** START OF Recorded information **
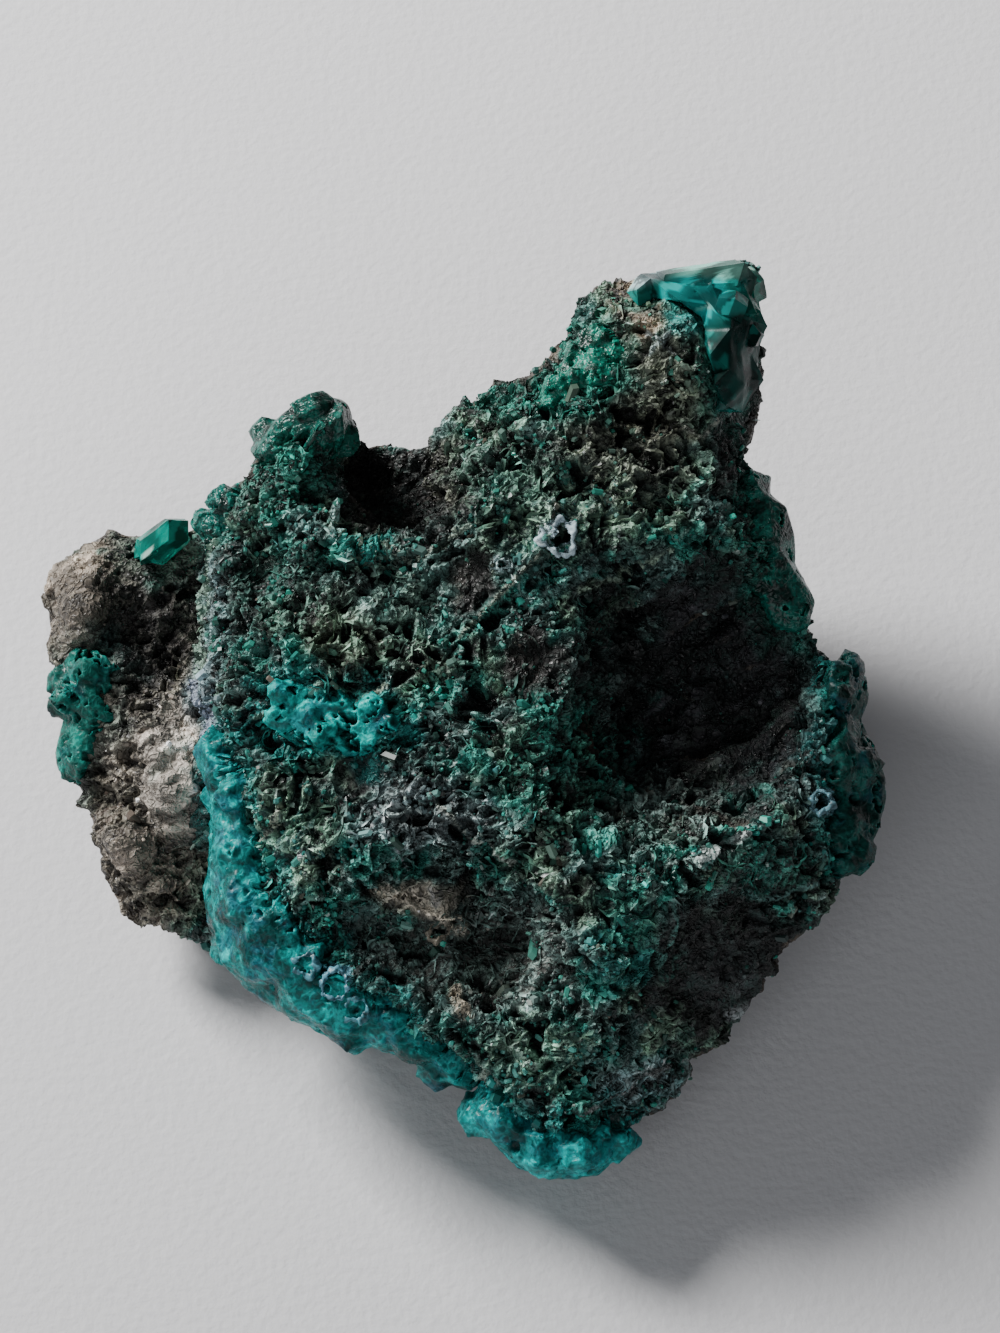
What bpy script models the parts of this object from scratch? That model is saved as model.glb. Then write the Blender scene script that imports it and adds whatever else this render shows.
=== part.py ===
"""Dioptase specimen: crusts and crystals of green copper silicate on a pitted, iron-stained host rock.

Run with: blender --background --python part.py
Lists of sizes are in millimetres and are multiplied by MM where they are used, so the scene is in metres.

The specimen is drawn from its show side. A place on it is (across, up, out): across runs to the right,
up runs up the show side, and out points straight out of it. The show side leans back: out is SHOW_LEAN
above the table.
"""
import math
import random

import bmesh
import bpy
from mathutils import Matrix, Vector, noise
from mathutils.bvhtree import BVHTree

MM = 0.001

# How the specimen lies on the table.
SHOW_LEAN = math.radians(60.0)          # the show side's normal above the table
MIDDLE = Vector((0.3, 0.95, 13.0))      # the middle of the show side
CENTRING = Vector((0.31, -0.50, 0.0))   # moves the finished pieces so that their middle is over the origin

ACROSS = Vector((1.0, 0.0, 0.0))
UP = Vector((0.0, math.sin(SHOW_LEAN), math.cos(SHOW_LEAN)))
OUT = Vector((0.0, -math.cos(SHOW_LEAN), math.sin(SHOW_LEAN)))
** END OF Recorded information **
_Problem_.
Go through the listing above and restate it word for word.

_The reply_.
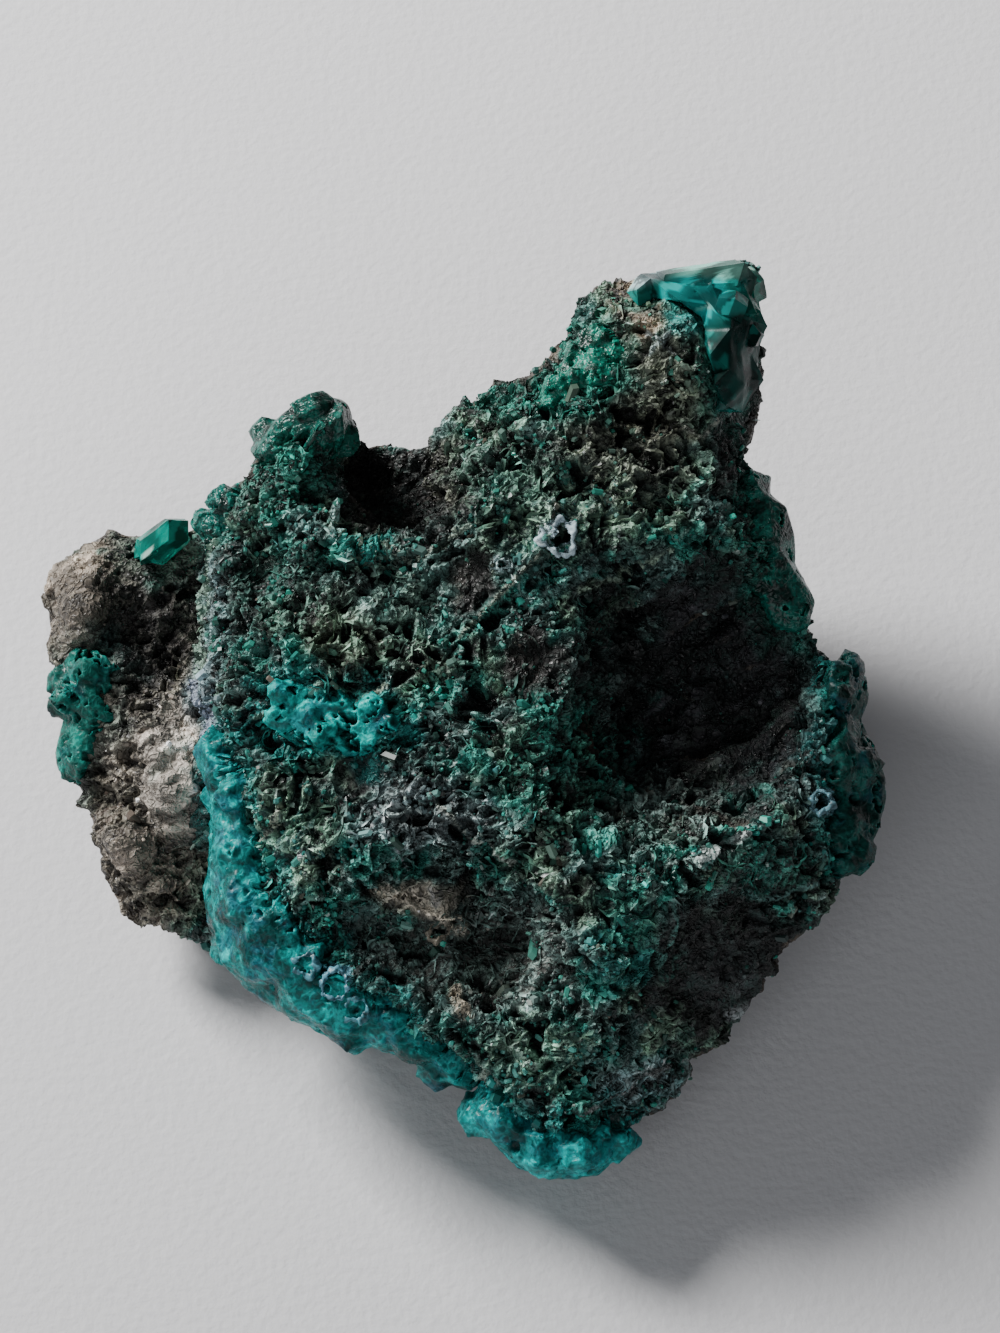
What bpy script models the parts of this object from scratch? That model is saved as model.glb. Then write the Blender scene script that imports it and adds whatever else this render shows.
=== part.py ===
"""Dioptase specimen: crusts and crystals of green copper silicate on a pitted, iron-stained host rock.

Run with: blender --background --python part.py
Lists of sizes are in millimetres and are multiplied by MM where they are used, so the scene is in metres.

The specimen is drawn from its show side. A place on it is (across, up, out): across runs to the right,
up runs up the show side, and out points straight out of it. The show side leans back: out is SHOW_LEAN
above the table.
"""
import math
import random

import bmesh
import bpy
from mathutils import Matrix, Vector, noise
from mathutils.bvhtree import BVHTree

MM = 0.001

# How the specimen lies on the table.
SHOW_LEAN = math.radians(60.0)          # the show side's normal above the table
MIDDLE = Vector((0.3, 0.95, 13.0))      # the middle of the show side
CENTRING = Vector((0.31, -0.50, 0.0))   # moves the finished pieces so that their middle is over the origin

ACROSS = Vector((1.0, 0.0, 0.0))
UP = Vector((0.0, math.sin(SHOW_LEAN), math.cos(SHOW_LEAN)))
OUT = Vector((0.0, -math.cos(SHOW_LEAN), math.sin(SHOW_LEAN)))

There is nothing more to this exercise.